Dalam kitabnya mizan al-Amal al-Ghazali menyerukan agar mencari kebenaran melalui cara berfikir dengan nalar yang bebas. Bukan dengan cara taqlid buta, seperti taklid kepada si fulan A dan si fulan B.
                Dalam konteks itu Al-Ghazali berkata: “ jauhilah mengikuti mazhab secara membuta. Tuntutlah kebenaran dengan kebebasan bernalar, agar dirimu bisa menjadi pemilik mazhab. Dan janganlah menjadi orang yang buta bertaklid kepada seorang tokoh yang memberikan petunjuknya kepadamu. Ketahuilah, bahwa di sekitarmu terdapat seribu tokoh yag akan mengajakmu, dan yang akan membinasakan dan menyesatkanmu dari jalan yang lurus !
                Engkau akan mengetahui akhir dari perbuatanmu itu yaitu menemukan kezaliman pada tokoh (pemimpin)mu. Engkau tidak akan bisa keluar dari keadaan seperti itu, kecuali engkau berfikir bebas (merdeka). Bila engkau tidak dapat melakukannya, paling tidak engkau meragukan akidah yang diwariskannya, dan mencari kebenaran yang sebenar-benarnya, itu akan lebih bermanfaat bagimu.
                Demikianlah, kita boleh meragukan (kebenaran) akidah yang dianut secara warisan. Sebab dengan meragukannya, diharapkan masih ada usaha untuk mencapai kebenaran.

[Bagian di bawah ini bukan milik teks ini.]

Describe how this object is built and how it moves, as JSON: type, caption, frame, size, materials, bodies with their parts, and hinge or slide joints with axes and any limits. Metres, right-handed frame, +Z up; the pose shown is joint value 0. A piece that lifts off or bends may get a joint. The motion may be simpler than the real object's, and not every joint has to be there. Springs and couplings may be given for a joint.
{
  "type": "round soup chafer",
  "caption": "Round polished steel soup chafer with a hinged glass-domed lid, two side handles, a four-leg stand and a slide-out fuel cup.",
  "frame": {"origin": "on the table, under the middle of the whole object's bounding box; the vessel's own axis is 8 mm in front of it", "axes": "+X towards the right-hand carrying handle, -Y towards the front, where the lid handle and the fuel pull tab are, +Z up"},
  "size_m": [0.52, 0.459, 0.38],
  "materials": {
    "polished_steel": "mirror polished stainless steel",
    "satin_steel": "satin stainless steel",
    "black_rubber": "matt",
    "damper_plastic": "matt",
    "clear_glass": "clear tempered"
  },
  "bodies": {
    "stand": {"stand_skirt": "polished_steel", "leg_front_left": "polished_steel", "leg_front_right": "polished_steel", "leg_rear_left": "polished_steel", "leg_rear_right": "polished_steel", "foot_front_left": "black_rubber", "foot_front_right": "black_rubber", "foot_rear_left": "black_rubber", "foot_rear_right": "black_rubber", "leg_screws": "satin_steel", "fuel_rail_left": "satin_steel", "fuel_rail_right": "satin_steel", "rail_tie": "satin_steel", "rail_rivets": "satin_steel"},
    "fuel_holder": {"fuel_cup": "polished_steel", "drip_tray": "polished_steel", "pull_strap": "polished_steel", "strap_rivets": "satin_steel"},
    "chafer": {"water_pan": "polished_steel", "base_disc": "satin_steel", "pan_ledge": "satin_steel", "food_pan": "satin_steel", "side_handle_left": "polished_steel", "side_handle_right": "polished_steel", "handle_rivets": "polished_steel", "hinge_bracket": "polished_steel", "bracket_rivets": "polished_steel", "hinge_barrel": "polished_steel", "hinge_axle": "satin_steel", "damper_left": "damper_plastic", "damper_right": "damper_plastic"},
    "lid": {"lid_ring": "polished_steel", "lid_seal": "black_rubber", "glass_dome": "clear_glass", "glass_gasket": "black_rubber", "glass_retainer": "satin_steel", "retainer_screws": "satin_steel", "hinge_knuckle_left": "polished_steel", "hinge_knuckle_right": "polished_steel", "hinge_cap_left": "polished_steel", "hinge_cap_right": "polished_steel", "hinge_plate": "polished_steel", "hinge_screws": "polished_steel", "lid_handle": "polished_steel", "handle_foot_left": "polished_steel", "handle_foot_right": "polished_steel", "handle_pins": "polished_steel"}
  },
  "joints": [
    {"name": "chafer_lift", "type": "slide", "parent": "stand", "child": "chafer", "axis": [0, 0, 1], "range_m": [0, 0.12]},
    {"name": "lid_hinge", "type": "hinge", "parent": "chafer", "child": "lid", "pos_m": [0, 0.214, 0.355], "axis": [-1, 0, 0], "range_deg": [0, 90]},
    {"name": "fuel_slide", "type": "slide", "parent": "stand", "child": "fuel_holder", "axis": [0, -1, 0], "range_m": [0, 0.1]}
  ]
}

Ketahuilah, barang siapa yang tidak meragukan sesuatu, berarti dia tidak melihat (dengan mata). Barang siapa yang tidak melihat, maka dia tidak akan dapat melihat dengan Bashirah (mata hati). Dan barang siapa yang tidak melihat dengan Bashirah (mata hati), maka dia akan tetap menjadi seseorang yang buta (hati) dan sesat. (mizan al-Amal; telaah oleh DR. Sulaiman ad-Dun-ya Cet. Cairo, hal. 409)

Beberapa tokoh yang menyoroti dan dan mengkritik Al-Ghazali:


1.       Al-‘Allamah Abu Bakar at-Tharthusyi al-Maliki. Ia menuduh Al-Ghazali sebagai orang yang meninggalkan ilmu pengetahuan dan hanyut oleh amal perbuatan, masuk ke dunia ilmu-ilmu al-khawathir (rahasia hati), terperosok ke dalam ilmu “was-was setan”. Di samping itu, pemikiran Al-Ghazali mirip dengan produk pemikiran filosof dan simbol-simbol al-Hallaj.
2.       Imam Abu Abdullah al-Mazari al-Maliki, ia berkesimpulan bahwa kitab Ihya’ Ulumuddin, karya Al-Ghazali, banyak ,memuat hadis-hadis dha’if dan membuat sesuatu yang pada hakikatnya tidak berdasar menjadi baik. Selanjutnya ia mengkritik pernyataan Al-Ghazali; “Di antara ilmu Al-Ghazali ada yang tidak sepatutnya ditulis dalam sebuah kitab”. Dikatakan pula, Al-Ghazali belajar filsafat sebelum dia mendalami ushuluddin (ilmu kalam). Oleh karenanya, dia dikalahkan oleh filsafat dan terlalu cepat menyerang hakikat.
3.       Al Hafidz Taqiyuddin Ibnu Shalah, menuduh Al-Ghazali telah memasukkan ilmu manthiq ke dalam ushul faiqh, seperti perkataan Al-Ghazali dalam kitabnya Al-Mustasyfa: “inilah mukadimah (baca : pintu) semua ilmu. Siapa saja yang tidak mengetahui ilmu manthiq maka ilmunya tidak dapat dipercaya”. Ibnu Shalah menentang pernyataan Al-Ghazali itu, karena menurutnya, para sahabat dan ulama Salaf (sebelum Al-Ghazali) juga tidak mengetahui ilmu manthiq. Apakah mereka tidak berhak dipercaya, sementara dari merekalah ilmu-ilmu agama digali?

4.       Syaikh Al-Islam Ibnu Taimiyah yang mengkritik terhadap Al-Ghazali menyangkut pena’wilan. Menurutnya, pena’wilan yang dilakukan Al-Ghazali bertentangan dengan manhaj (metode) ulama Salaf. Di dalam kitabnya, Ibnu Taimiyah mengatakan, “Penulis kitab Jawahir al-Qur’an, yakni Al-Ghazali, sering mengadakan dialog dengan para filosof, sehingga dalam tulisannya, ia banyak menyadap pemikiran-pemikiran filsafat sekalipun sebagian dari pemikiran mereka ditentangnya.”